Girl Scout camp, 1985

She put me in school, fixed my hair, made me pose for pictures and told me to be confident:

“Get out there in your swimming suit, don’t let them stop you. I’m gonna get my fat ass out there! I don’t care what anybody thinks.”

She became a girl scout troop leader because I needed one. She was THE BEST girl scout troop leader there ever was…she had a giant van for all of her felt and glitter, she took us on amazing trips and taught us to make everything. I was so proud to call her my aunt. When I was drowning, she saved me—from the shore. When I was smart-mouthing, she chased me down. I was young and thought she was too big to catch me, but she defied her size in every way. She could outrun me at 12. She could out-swim me my whole life.

When my brother needed her, she saved him, repeatedly.

The day my family broke apart forever — it was Aunt Donna that saved my sister from foster care. She dropped everything and ran to fight to keep my sister in the family. I always looked up to her and not just because she was radiant with the world’s perfect tan and not one hair was ever out of place. I looked up to her because she had a heart of gold and a bitingly funny sense of humor. Because she cared about everyone, but with her charismatic gruff exterior.

She gathered the family around her table like it was her job. She brought happiness into my life every time I saw her…and that is why I feel so terribly guilty for not being there to lay her to rest today. She was always there for me. Always.

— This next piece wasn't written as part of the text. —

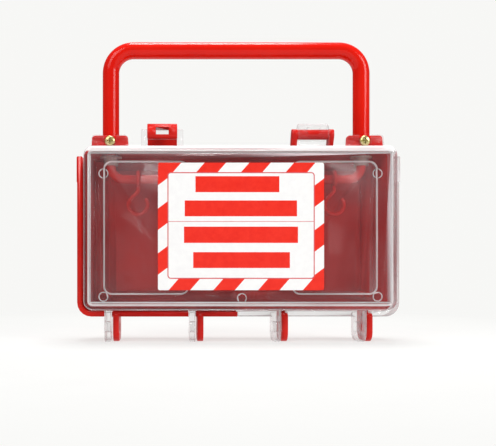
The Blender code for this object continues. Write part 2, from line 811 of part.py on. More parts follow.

But I’ve battled my demons all week, the same demons that I was trapped with as a child in this 40 year battle—my mom and my grandma. The four of us have gone around this circle for so long. I had to end it here. My mom has ruined every funeral she’s ever attended and even some that she didn’t attend…I absolutely could not risk being the reason for a scene at my Aunt Donna’s. I had to give my family the respect she deserves. All she ever wanted for me was to get out of that bullshit…So I will say goodbye to her in my own way. But in a way that she would appreciate, working on a crazy craft building set for my job. That’s the girl scout she made…

I love you so much, Aunt Donna. You are the fabric of every part of who I am.

Thank you for always saving me and for teaching me how to use a camera. It’s sooooo much of the person behind the lens. Thanks for lighting my life.

**This is one of my favorite moments. Clearly my exposure was off, but it’s still one of my favorite memories. Her photo and mine, with Uncle D over my shoulder. Forever.